Nada, porém, do que atrás escrevi tem a ver com a repentina pulsão que me levou a redigir estas linhas. Foi a mastigação – por mais insignificante e banal que pareça.
Pus o gomo na boca. O ambiente era sereno. Nem som de televisão nem de rádio nem arrulhar de pombos nem motor de carro a entrar para a praceta. Dei comigo a sentir nitidamente os dentes a triturarem os gomos. Sentia – ia a dizer ‘pela primeira vez’ e não era mentira – a inteligente manobra da língua a atirar o bolo ora para um lado ora para outro, numa ginástica de mui adequados movimentos de que, confesso, nunca realmente me apercebera a valer.
E dei comigo a louvar a Sabedoria que tal perfeição instilara no corpo humano. Aliás, logo que eu pegara na laranja e me dispusera a ir comê.la, senti (agora dou conta) as papilas gustativas a prepararem.se, as glândulas salivares a porem-se em campo. Maravilha!
Outro dia, ao caminhar – a rua calcetada tinha insidiosos buracos, os automóveis estacionados a trouxe-mouxe –, eu me apercebera, de facto, de que não carecia de raciocinar para escolher o melhor caminho em segurança: era o cérebro que, instintivamente (dizemos nós) dava as ordens.
No livro O Principezinho, de Saint-Exupéry, a Raposa propõe ao Principezinho que não deixem ao acaso a hora do encontro diário. Deviam marcar uma hora certa. Assim, explicou ela, meia hora antes eu já estou a gozar o prazer da tua companhia. Essa preparação psicológica gerada, pensamos nós, por automatismos. Um automatismo instilado na nossa essência.
Quando, com dias de antecedência, te pedem para «dizer umas palavrinhas» na cerimónia do dia 5, o teu cérebro começa logo a trabalhar, mesmo sem tu quereres. E essas «palavrinhas», ditas em três minutos, longamente amaduraram em ti nos dias anteriores. Quantos minutos? Quantos segundos? Não chegaste, até, a escrever tópicos num dos muitos papelinhos que tens espalhados pela casa, a fim de, no dia, te não esqueceres do pormenor significativo?…
Abençoada, pois, a minha laranja., algarvia, da baía, bem doce, que me confortou o estômago a meio da manhã. Ensinou-me a olhar mais para mim, a apreciar melhor a divina mecânica do meu ser. Bem hajam, gomos que insalivei e sem pensar degluti, quando o bolo alimentar estava pronto para seguir viagem!

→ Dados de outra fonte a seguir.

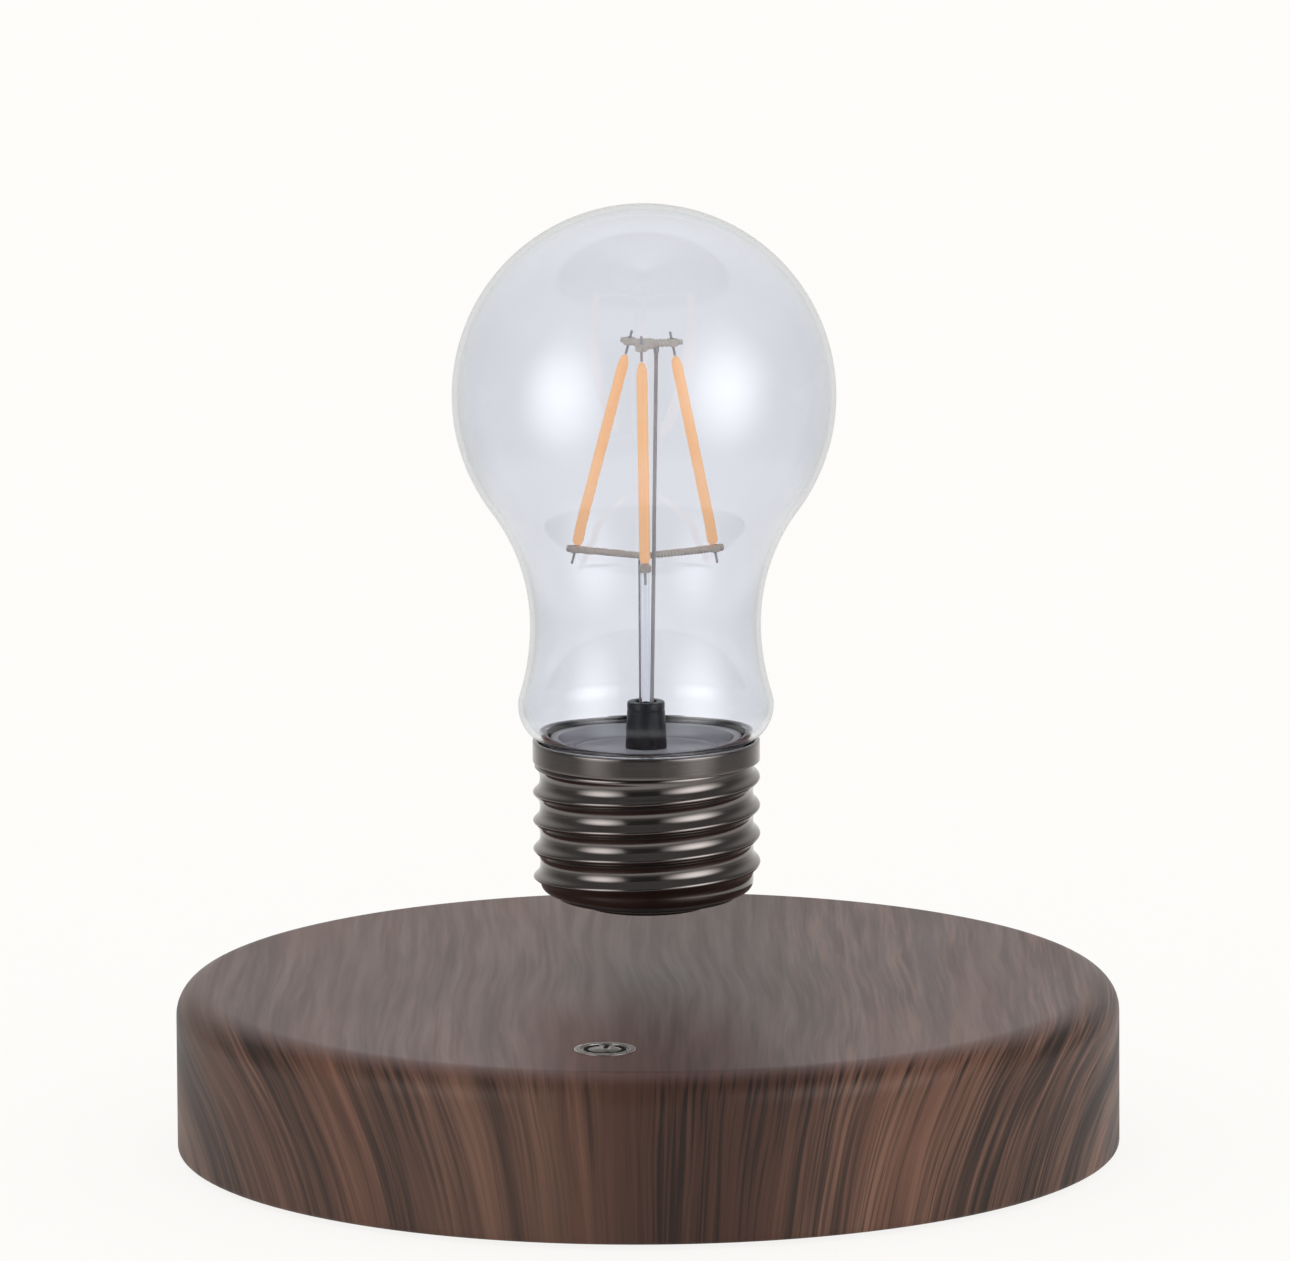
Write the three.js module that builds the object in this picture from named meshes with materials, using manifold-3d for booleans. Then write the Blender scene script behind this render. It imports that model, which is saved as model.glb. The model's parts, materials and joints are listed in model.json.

Gosto muito desta viagem…ia dizer silenciosa, mas o silêncio está cheio de vozes que as palavras (sempre as palavras como diria Canetti) acabam por traduzir. Mas devo confessar que esta imagem final “vou-te comer”, também está divinal e um tudo nada perversa…
O teu texto, José d’Encarnação, faz-nos reflectir longamente neste processo de comer uma refeição, uma iguaria, que eu nos últimos tempos engolia quase sem critério.
Já me estou a imaginar, doravante, a ver uma peça de fruta que me apeteça e a dizer-lhe, pensando , “vou-te comer” e a pobre, antecipando os meus requintes de degustação, a encolher-se de medo.
Por reverência, em atenção a este texto, pensarei simplesmente, vou saborear-te. E se for uma laranja do Algarve, ainda acrescentarei: tenho esperança de ficar mais saudável com a tua vitamina C, cálcio, fósforo e potássio, mais fibras e flavonoides…
Tenho a certeza de estabelecermos uma relação mais cordial e favorável.
Um mimo de texto. Muito grata.
De: António Campar
24 de janeiro de 2025 23:18
Tudo pode dar um motivo motivacional, assim haja jeito, como é o caso… Abraço
De: Pires Laranjeira
25 de janeiro de 2025 01:47
Deves ter contos na gaveta ou publicaste e não conheço.
Esse texto fez-me lembrar um texto de Arsénio Mota, um conto sobre alguém a comer um fruto, também de modo sensual, não me lembro de qual, nem do livro que apresentei com esse texto, lá nos anos 80. Ele, jornalista e escritor, faleceu há dias com 90 e tal anos, um amigo que quis que só soubéssemos uma semana depois, notícia dada por uma sua sobrinha. Tem espólio no Museu do Neo-Realismo. Ah, acho que era uma pera!
Abraço.
De: Teresa Mascarenhas
25 de janeiro de 2025 18:30
Belo, belo texto, o da laranja!
Obrigada, Zé.
De: Teresa Meira
25 de janeiro de 2025 17:19
A D O R E I
De: Regina Anacleto
27 de janeiro de 2025 17:08
A laranja, além de saborosa, ainda fez funcionar o pensamento, ou seja, a inteligência.